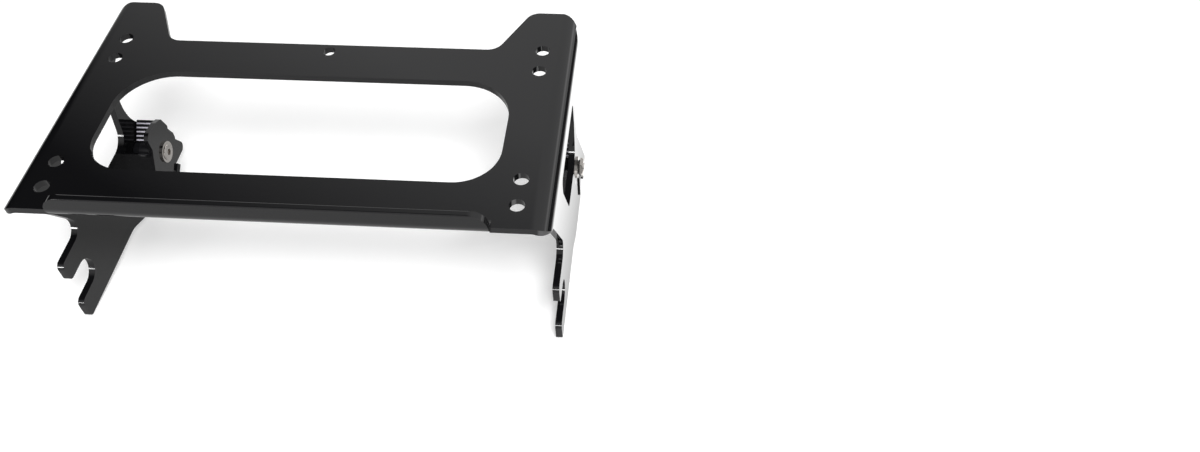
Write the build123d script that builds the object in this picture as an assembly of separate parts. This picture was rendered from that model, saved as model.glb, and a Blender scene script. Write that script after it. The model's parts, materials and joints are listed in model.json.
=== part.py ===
from build123d import *
from math import cos, sin, radians, atan2, hypot, degrees
import os

os.makedirs("parts", exist_ok=True)

# All lengths are millimetres. X runs across the plate, Y towards its eared end, Z up.
# Y is measured from the front row of bolt holes here. The last step moves everything so that
# the origin is the middle of the outer bolt rectangle, on the plate's top face.

# folded sheet
SHEET = 4.0
WIDTH = 298.5
HALF = WIDTH / 2
BEND_INNER = 6.35
BEND_OUTER = BEND_INNER + SHEET
WALL_INNER = HALF - SHEET
REACH = HALF + 10.0

# bolt holes in the plate
HOLE_X = HALF - 19.25
ROWS = (0.0, 18.8, 106.1, 124.4)
HOLE_R = 4.35
CENTRE_HOLE_Y = 117.9
CENTRE_HOLE_R = 3.7
ORIGIN_Y = (ROWS[0] + ROWS[3]) / 2

# plan outline
TAB_FRONT = -16.2
REAR_EDGE = 124.0
EAR_END = 160.0
EAR_FOOT_X = HALF - 47.35
EAR_TIP_X = HALF - 29.95
EAR_FOOT_R = 10.0
EAR_TIP_R = 9.0
EAR_CORNER_R = 11.0
TAB_CORNER_R = 8.0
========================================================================
**What needs to be done**
Go through the data above and find the lines with the word "from". Copy each of those lines.

**Answer for the task**
Write the build123d script that builds the object in this picture as an assembly of separate parts. This picture was rendered from that model, saved as model.glb, and a Blender scene script. Write that script after it. The model's parts, materials and joints are listed in model.json.
from build123d import *
from math import cos, sin, radians, atan2, hypot, degrees
# Y is measured from the front row of bolt holes here. The last step moves everything so that